А вот еще: юности - мою нести, прочен - проще, тела - взлетела б, покруче - короче, невесть - гневись, бес - без, в ушах моих - шахматы, за руку - за реку... Примеры можно найти на любой странице.
Моя рецензия называется «Весенние игры под снегом». Про «весенние игры» я уже сказала, теперь поясню, почему «под снегом». Дело в том, что Елена Литинская выработала в ходе жизненного плаванья некоторый запас прочности. Она не унывает, хотя за весной неизбежно приходит лето, за ним наступает осень, а там и зима – с морозом и снегом. Но суровую «прозу жизни» поэт умеет преодолевать с помощью юмора.

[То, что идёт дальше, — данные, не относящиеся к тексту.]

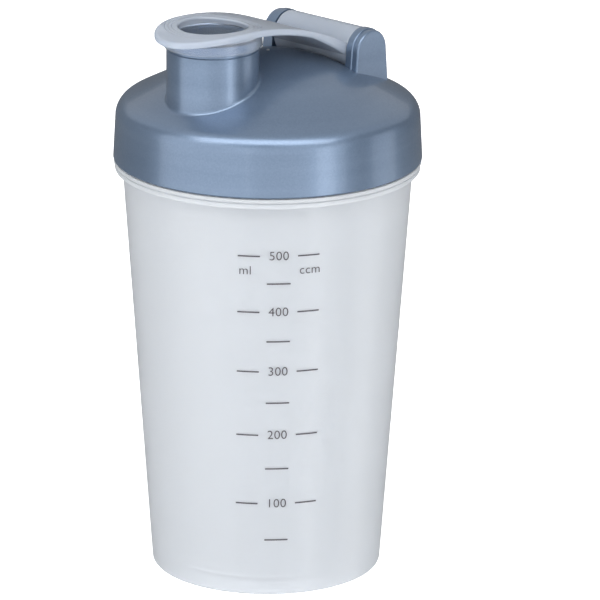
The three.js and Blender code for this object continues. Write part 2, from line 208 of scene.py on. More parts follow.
def drawn_out(outline, start, end, turn=Matrix.Identity(3)):
    """A closed prism: the outline, in the XY plane, drawn from height start to end and then turned."""
    bm = bmesh.new()
    face = bm.faces.new([bm.verts.new((x, y, start)) for x, y in outline])
    grown = bmesh.ops.extrude_face_region(bm, geom=[face])["geom"]
    far_end = [part for part in grown if isinstance(part, bmesh.types.BMVert)]
    bmesh.ops.translate(bm, verts=far_end, vec=(0, 0, end - start))
    bmesh.ops.recalc_face_normals(bm, faces=bm.faces)
    bmesh.ops.transform(bm, matrix=turn.to_4x4(), verts=bm.verts)
    return bm


# Turns a drawing in the XY plane into one in the YZ plane, drawn out along X.
SIDEWAYS = Matrix(((0, 0, 1), (1, 0, 0), (0, 1, 0)))


def bar(radius, start, end, steps=96):
    """A round bar along the hinge's axis."""
    circle = arc(hinge.y, hinge.z, radius, 0, 360, math.tau / steps)[:-1]
    return drawn_out(circle, start, end, SIDEWAYS)


def loose(bm):
    """A scene object for a bmesh, which is used up."""
    mesh = bpy.data.meshes.new("loose")
    bm.to_mesh(mesh)
    bm.free()
    obj = bpy.data.objects.new("loose", mesh)
    bpy.context.collection.objects.link(obj)
    return obj


def combined(first, second, operation="UNION"):
    """One closed skin from two, by a Boolean modifier. Both are used up."""
    kept, tool = loose(first), loose(second)
    change = kept.modifiers.new("combine", "BOOLEAN")
    change.solver = "MANIFOLD"
    change.operation = operation
    change.object = tool
    bm = bmesh.new()
    bm.from_object(kept, bpy.context.evaluated_depsgraph_get())
    for obj in (kept, tool):
        mesh = obj.data
        bpy.data.objects.remove(obj)
        bpy.data.meshes.remove(mesh)
    return bm


def soften(bm, width, sharper_than=50, segments=3, keep=lambda edge: True):
    """Rounds the edges that turn by more than an angle in degrees."""
    limit = math.radians(sharper_than)
    edges = [e for e in bm.edges if e.is_manifold and e.calc_face_angle() > limit and keep(e)]
    bmesh.ops.bevel(
        bm, geom=edges, offset=width, segments=segments, profile=0.5, affect="EDGES", material=-1,
        clamp_overlap=True,
    )
    return bm


# %% Finishing a piece
SHARP = math.radians(32)  # an edge that turns by more than this stays crisp


def finished(name, bm, material, body, replaces=(), even=False):
    """Makes the bmesh, in millimetres, an object of the frame that rides on a body."""
    bmesh.ops.scale(bm, vec=(MM, MM, MM), verts=bm.verts)
    mesh = bpy.data.meshes.new(name)
    bm.to_mesh(mesh)
    bm.free()
    mesh.materials.append(material)
    mesh.shade_smooth()
    mesh.set_sharp_from_angle(angle=SHARP)
    obj = bpy.data.objects.new(name, mesh)
    bpy.context.collection.objects.link(obj)
    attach(obj, body)
    if replaces:
        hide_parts(*replaces)
    if even:
        # A Boolean leaves long thin triangles. Weighing normals by area keeps them from shading unevenly.
        normals = obj.modifiers.new("even_shading", "WEIGHTED_NORMAL")
        normals.keep_sharp = True
    mesh.calc_loop_triangles()
    print(f"{name}: {len(mesh.loop_triangles)} triangles")
    return obj


# %% [markdown]
# ## Materials
#
# Frosted polypropylene for the cup, the same plastic for the cap and the sieve, silicone for the seal, a
# blue-grey plastic with pearl pigment for the lid, and printing ink. Light enters unpigmented plastic and
# spreads in it, so those four use subsurface scattering with some transmission. The pearl is a metallic
# sheen broken up by tiny flakes.

# %% Node helper
def new_material(name, **values):
    """A material with its Principled shader's own sockets set, and a function that adds nodes to it."""
    material = bpy.data.materials.new(name)
    material.use_nodes = True
    tree = material.node_tree
    shader = tree.nodes["Principled BSDF"]
    for socket, value in values.items():
        shader.inputs[socket.replace("_", " ")].default_value = value

    def add(kind, inputs=None, **settings):
        node = tree.nodes.new("ShaderNode" + kind)
        for key, value in settings.items():
            setattr(node, key, value)
        for key, value in (inputs or {}).items():
            if isinstance(value, bpy.types.NodeSocket):
                tree.links.new(value, node.inputs[key])
            else:
                node.inputs[key].default_value = value
        return node

    return material, shader, add


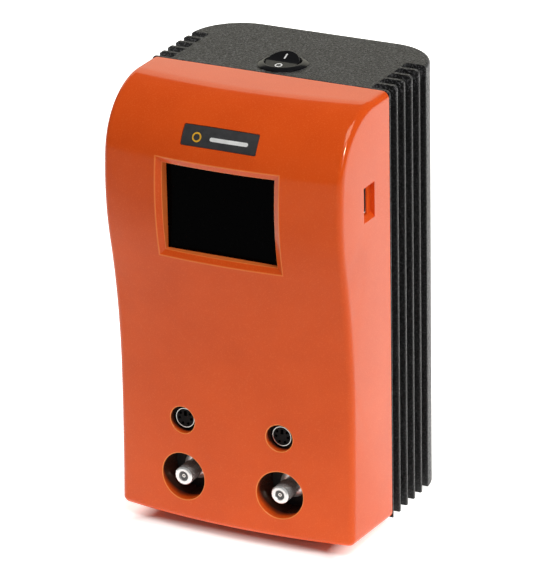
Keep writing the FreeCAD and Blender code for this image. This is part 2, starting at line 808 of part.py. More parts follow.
def accessory_contacts(x):
    front = -socket_face + 5
    back = -output_plate_face + sheet + 0.3 + board_thickness + 1.5
    pins = []
    for cx, cz in contact_places():
        place = (x + cx, front, socket_height + cz)
        pins.append(rod(contact_radius, place, (place[0], back, place[2])))
    return pins


# ---- display ------------------------------------------------------------------------
def glass():
    x = window_width / 2 + glass_lap
    z = window_height / 2 + glass_lap
    return box((-x, x), (-glass_face, -glass_face + glass_thickness), (window_middle - z, window_middle + z))


def display_module():
    w, h, t = module_size
    start = -glass_face + glass_thickness + slack / 2
    body = box((-w / 2, w / 2), (start, start + t), (window_middle - h / 2, window_middle + h / 2))
    return upright_edges_rounded(body, 1.0, 1)


def display_board_front():
    return -glass_face + glass_thickness + slack + module_size[2]


def display_board():
    w, h = display_board_size
    front = display_board_front()
    board = box((-w / 2, w / 2), (front, front + board_thickness), (window_middle - h / 2, window_middle + h / 2))
    return cut_all(board, [rod(small_screw + slack, (x, front - 1, z), (x, front + 3, z))
                           for x, z in display_posts()])


def ribbon(points, width_pair, thickness):
    """Flat cable: a strip that follows points in the YZ plane, as wide as width_pair."""
    corners = [Vector(width_pair[0], y, z) for y, z in points]
    back = [Vector(width_pair[0], y, z + thickness) for y, z in reversed(points)]
    face = Part.Face(Part.makePolygon(corners + back + corners[:1]))
    return face.extrude(Vector(width_pair[1] - width_pair[0], 0, 0))


# ---- side data socket ---------------------------------------------------------------
def control_board_front():
    return usb_middle_y + usb_shell[0] / 2


def usb_socket_shell():
    deep, tall, length = usb_shell
    end = half - usb_pocket_depth - 0.4
    outer = box((end - length, end), (usb_middle_y - deep / 2, usb_middle_y + deep / 2),
                (usb_middle_z - tall / 2, usb_middle_z + tall / 2))
    w = usb_shell_wall
    inner = box((end - length + 1.2, end + 1), (usb_middle_y - deep / 2 + w, usb_middle_y + deep / 2 - w),
                (usb_middle_z - tall / 2 + w, usb_middle_z + tall / 2 - w))
    return outer.cut(inner)


def usb_tongue():
    end = half - usb_pocket_depth - 1.2
    start = end - usb_shell[2] + 2.0
    return box((start, end), (usb_middle_y + 0.1, usb_middle_y + 1.95),
               (usb_middle_z - 5.6, usb_middle_z + 5.6))


def control_board():
    front = control_board_front()
    board = box((-47, half - 8.5), (front, front + board_thickness), control_board_z)
    return cut_all(board, [rod(m3 + slack, (x, front - 1, z), (x, front + 3, z))
                           for x, z in control_standoff_places()])


def control_chips():
    front = control_board_front()
    low, high = control_board_z
    sizes = [(8, high - 34, 14, 14, 1.6), (-20, high - 34, 9, 12, 1.4), (30, high - 40, 6, 5, 1.2),
             (-22, low + 14, 20, 10, 3.0), (18, low + 12, 12, 8, 2.2)]
    chips = []
    for x, z, w, h, t in sizes:
        chips.append(box((x - w / 2, x + w / 2), (front - t, front), (z - h / 2, z + h / 2)))
    return chips


# ---- rocker switch ------------------------------------------------------------------
def switch_body():
    r = switch_body_radius
    cavity = rocker_radius + 0.15
    floor = pivot_z - 7.4
    points = [(0, height - switch_depth), (r - 0.6, height - switch_depth), (r, height - switch_depth + 0.6),
              (r, height), (bezel_radius - 0.2, height), (bezel_radius, height + 0.3),
              (bezel_radius - 0.7, height + 0.8), (cavity + 1.0, height + bezel_height),
              (cavity + 0.4, height + bezel_height), (cavity, height + bezel_height - 0.5), (cavity, floor),
              (0, floor)]
    body = turned(points, (0, switch_y))
    pins = rod(rocker_pin_radius + running, (-r + 0.25, switch_y, pivot_z), (r - 0.25, switch_y, pivot_z))
    return body.cut(pins)


def rocker():
    """Ball-shaped rocker with two facets that meet in a shallow valley, held on two studs."""
    centre = Vector(0, switch_y, pivot_z)
    ball = Part.makeSphere(rocker_radius, centre)
    big = 3 * rocker_radius
    for turn in (rocker_facet, -rocker_facet):
        side = 1 if turn > 0 else -1
        lid = Part.makeBox(2 * big, big, big, Vector(-big, 0 if side > 0 else -big, 0))
        lid.rotate(Vector(0, 0, 0), Vector(1, 0, 0), turn)
        lid.translate(centre + Vector(0, 0, rocker_crest))
        ball = ball.cut(lid)
    under = Part.makeBox(2 * big, 2 * big, big, centre + Vector(-big, -big, -big - 4.6))
    ball = ball.cut(under)
    studs = rod(rocker_pin_radius, (-switch_body_radius + 0.4, switch_y, pivot_z),
                (switch_body_radius - 0.4, switch_y, pivot_z))
    body = fused([ball, studs])
    body.rotate(centre, Vector(1, 0, 0), rocker_throw / 2)
    return body


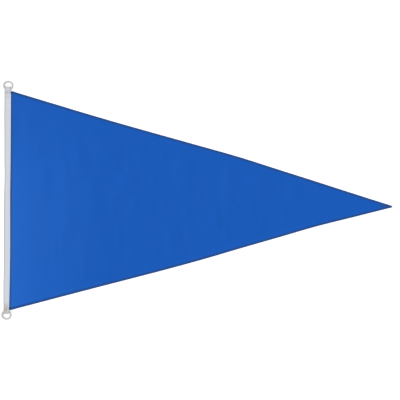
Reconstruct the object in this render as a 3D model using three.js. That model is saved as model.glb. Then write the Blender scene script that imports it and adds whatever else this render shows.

Юмор – одно из симпатичных свойств этих стихов. Он проявляется даже там, где его не ждешь. Вот, скажем, читаешь лирическое стихотворение о пробившейся из-под снега прошлогодней траве:
Снег растаял, а под снегом,
Декабрю на зло жива,
Наяву ли, не во сне ли –
Прошлогодняя трава.
И вдруг поэтесса разворачивает перед тобой целую картину: спор этой травы - кокетки с шуршащими ресницами - с неким ригористом-ботаником, утверждающим, что трава «живет не в сезон», а потому – «никому не нужна», хоть и «подкрасила ресницы». Но что поэту здравый смысл и что вылезшей не в срок траве законы природы! Спор завершается победной репликой травы:
«Ты не прав, ботаник строгий,
Четких правил грозный страж!
Одуванчик у дороги
Мой оценит макияж...»
Да, оценит всего лишь одуванчик, но много ли нужно поэту? Когда-то один, правда, величайший представитель поэтического цеха утверждал: «И спичка серная меня б согреть могла». Современному поэту-женщине тоже нужно немного. Ей хочется продолжать свои «игры с музами» и совсем не хочется «выйти из игры».